→ **SET EXERCISE**:
Reply with only the number of lines that contain the string "hinge".

--- ROWS ---

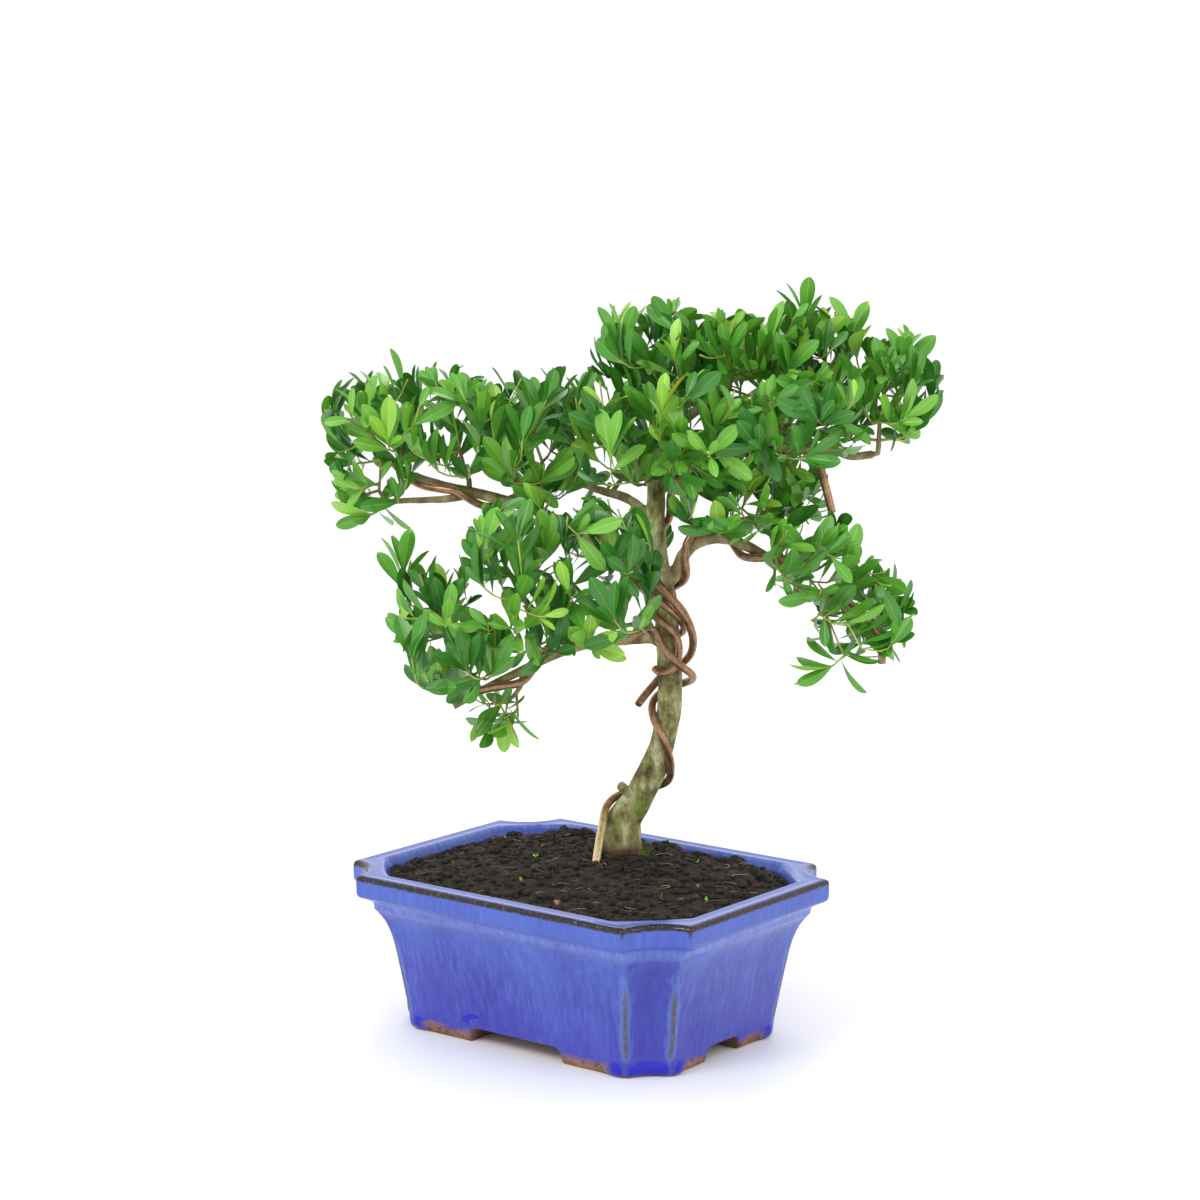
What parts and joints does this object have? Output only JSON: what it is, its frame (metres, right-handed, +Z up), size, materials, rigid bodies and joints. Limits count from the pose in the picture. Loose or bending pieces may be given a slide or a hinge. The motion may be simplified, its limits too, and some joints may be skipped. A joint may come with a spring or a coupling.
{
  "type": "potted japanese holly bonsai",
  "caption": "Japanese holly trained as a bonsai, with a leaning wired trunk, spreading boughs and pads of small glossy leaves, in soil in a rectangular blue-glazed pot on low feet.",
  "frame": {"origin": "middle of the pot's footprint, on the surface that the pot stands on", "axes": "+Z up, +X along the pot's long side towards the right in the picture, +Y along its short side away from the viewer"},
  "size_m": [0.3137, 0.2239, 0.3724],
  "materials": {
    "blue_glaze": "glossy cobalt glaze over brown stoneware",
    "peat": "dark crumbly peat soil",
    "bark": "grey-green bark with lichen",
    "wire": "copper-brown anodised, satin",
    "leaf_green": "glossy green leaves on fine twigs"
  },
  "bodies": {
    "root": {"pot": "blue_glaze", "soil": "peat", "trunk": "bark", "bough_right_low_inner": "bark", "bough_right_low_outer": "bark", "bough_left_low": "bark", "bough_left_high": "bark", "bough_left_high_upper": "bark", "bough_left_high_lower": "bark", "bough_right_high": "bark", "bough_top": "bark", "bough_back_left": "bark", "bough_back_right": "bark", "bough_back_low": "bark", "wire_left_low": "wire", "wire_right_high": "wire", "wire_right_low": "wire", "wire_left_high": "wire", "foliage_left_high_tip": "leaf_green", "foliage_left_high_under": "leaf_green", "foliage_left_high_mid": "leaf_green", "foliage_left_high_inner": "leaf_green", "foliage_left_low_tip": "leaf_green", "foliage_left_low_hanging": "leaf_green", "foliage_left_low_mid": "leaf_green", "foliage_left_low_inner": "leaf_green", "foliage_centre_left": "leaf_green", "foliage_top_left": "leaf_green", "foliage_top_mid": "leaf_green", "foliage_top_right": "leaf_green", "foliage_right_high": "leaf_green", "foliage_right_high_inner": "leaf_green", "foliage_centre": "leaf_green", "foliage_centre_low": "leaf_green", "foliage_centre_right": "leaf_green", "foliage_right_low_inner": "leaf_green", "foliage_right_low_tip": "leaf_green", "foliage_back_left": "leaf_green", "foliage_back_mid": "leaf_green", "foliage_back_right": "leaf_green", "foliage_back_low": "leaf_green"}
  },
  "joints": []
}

---
--- ROWS ---

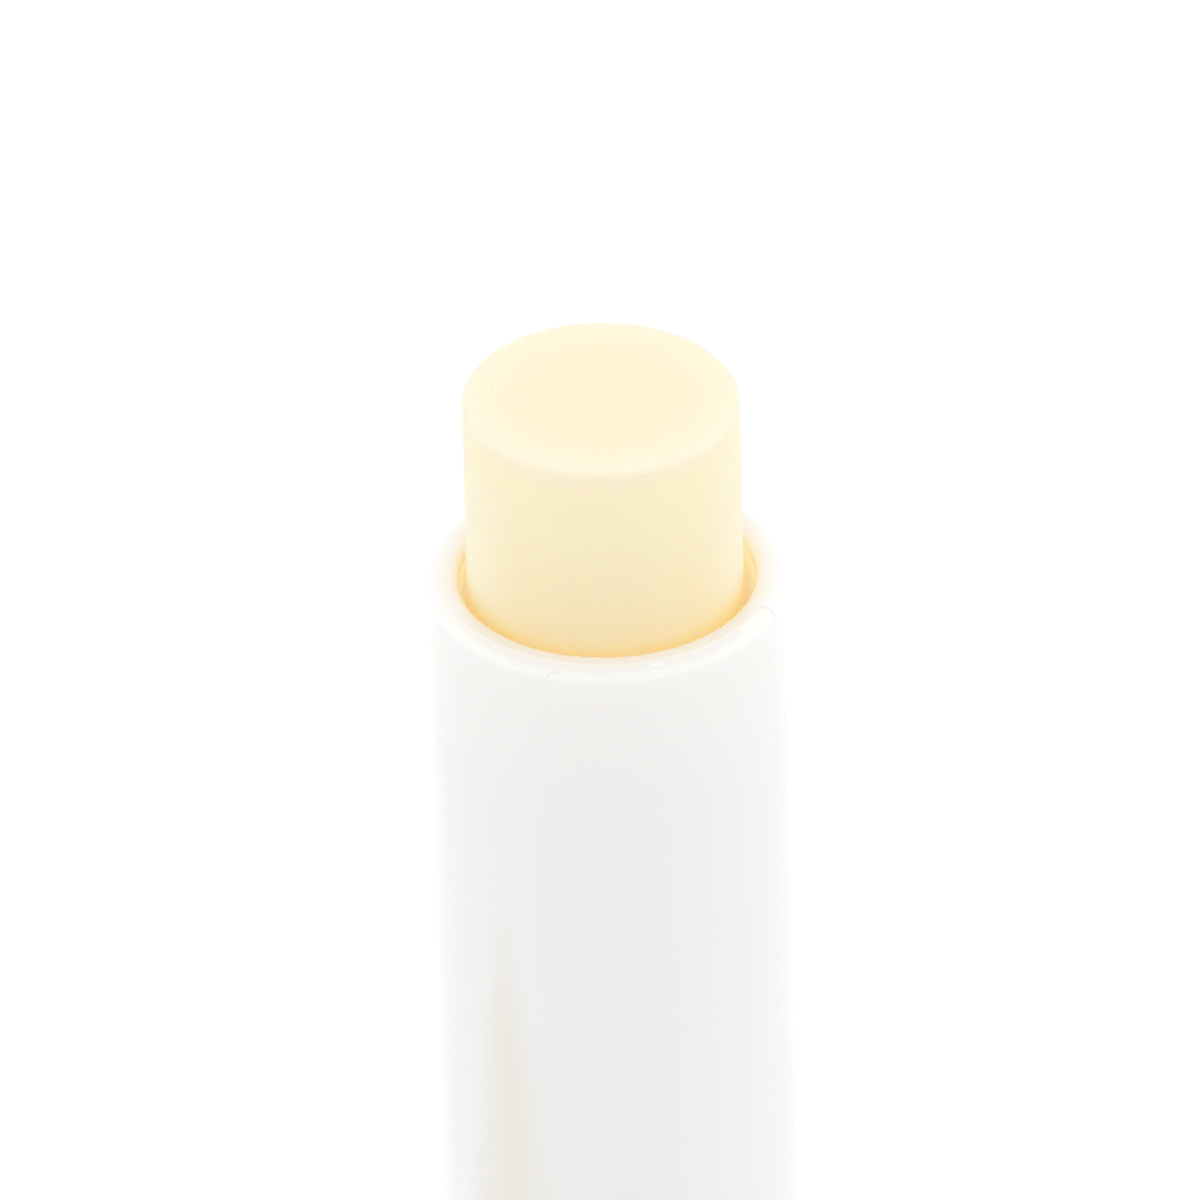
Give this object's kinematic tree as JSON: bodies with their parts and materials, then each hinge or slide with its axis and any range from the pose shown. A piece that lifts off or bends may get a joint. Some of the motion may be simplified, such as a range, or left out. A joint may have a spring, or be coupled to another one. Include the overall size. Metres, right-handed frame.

---

→ **TASK OUTPUT**:
2